The service has improved, in some cases markedly, says the report from the Picker Institute Europe, but only in areas directly targeted by the Department of Health.
In other areas the service has languished or even become worse, according to the views of nearly a million patients who have contributed to surveys conducted since 1998. Angela Coulter, chief executive of the charity, said: “The most disappointing thing is that all the rhetoric about creating patient-centred care hasn’t led to improvements across the board.
“Only where specific targets have been set — in waiting times and in cancer and heart disease — are we seeing big improvements.
“Where there are no targets, in areas such as cleanliness and access to a GP, the service has not improved and in some cases has got worse. Many aspects of patients’ experience still need urgent attention.”
The charity has designed a series of national patient surveys for the NHS for the past seven years. Data collected by NHS trusts has been issued in reports from the Commission for Health Improvement and its successor body, the Healthcare Commission.
Picker has now summarised the results in a new report — Is the NHS Getting Better or Worse? — in an effort, it says, to inject some facts “into the current poliical knockabout on the state of the NHS”.
Areas in which things have become worse include family doctor services.
In 1998, 87 per cent of GP patients said that they had sufficient time with the doctors, but by 2004 this had fallen to 74 per cent.
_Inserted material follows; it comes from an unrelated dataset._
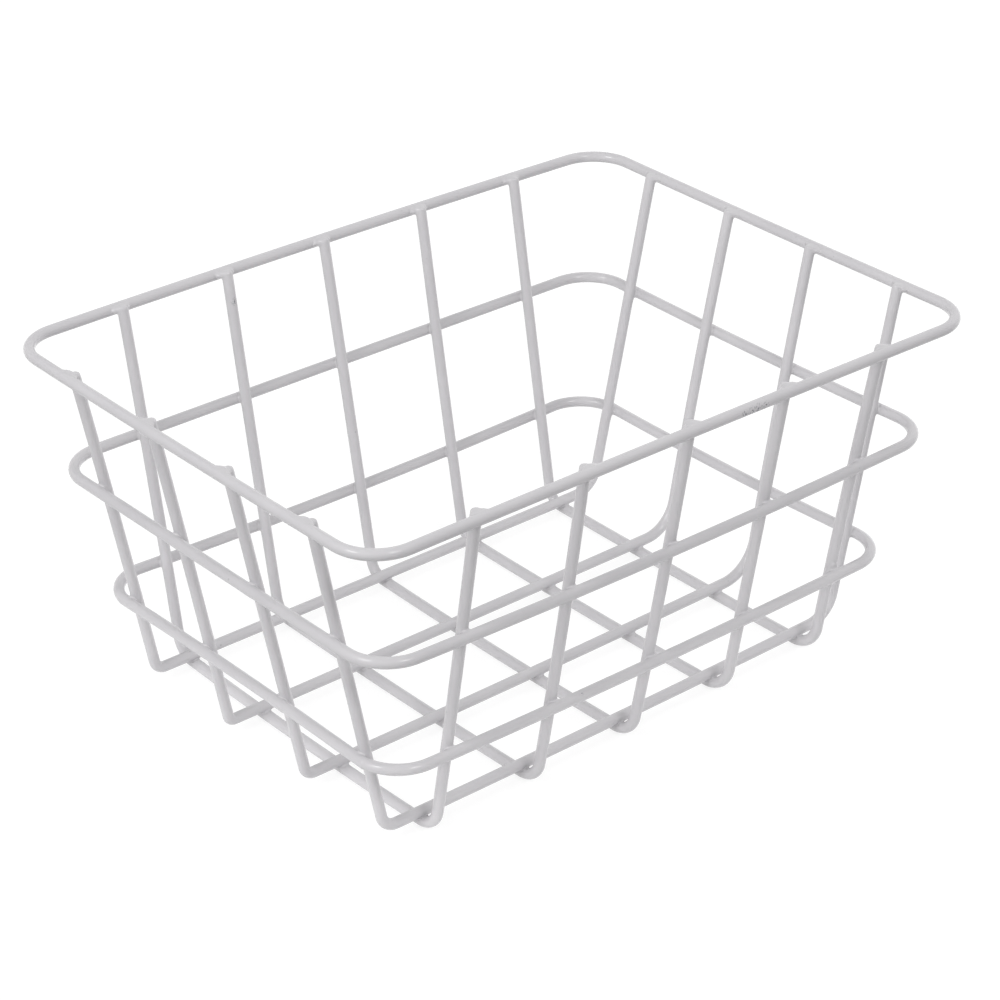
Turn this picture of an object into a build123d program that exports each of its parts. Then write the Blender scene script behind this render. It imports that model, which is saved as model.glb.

Between 2002 and 2004 the proportion of patients complaining about inconvenient opening hours had increased from 20 per cent to 22 per cent.
Professor Coulter said that she expected criticism to increase as the effect of the new GPs contract was felt. Reports from patients indicated increasing difficulties with getting an appointment at a convenient time. The disappearance of Saturday surgeries was a particular complaint, she said.
Hospital cleanliness is another problem. In 2004 only 54 per cent said that the ward they were in was very clean, 2 per cent less than in 2002. Only 48 per cent said that bathrooms and lavatories were very clean, 3 per cent less than in 2002.
There is little evidence in the report that the NHS is becoming more patient-friendly. More than a fifth of inpatients and a quarter of A&E patients said in the 2004 survey that staff did not always listen to what they said — which represents no improvement since previous surveys.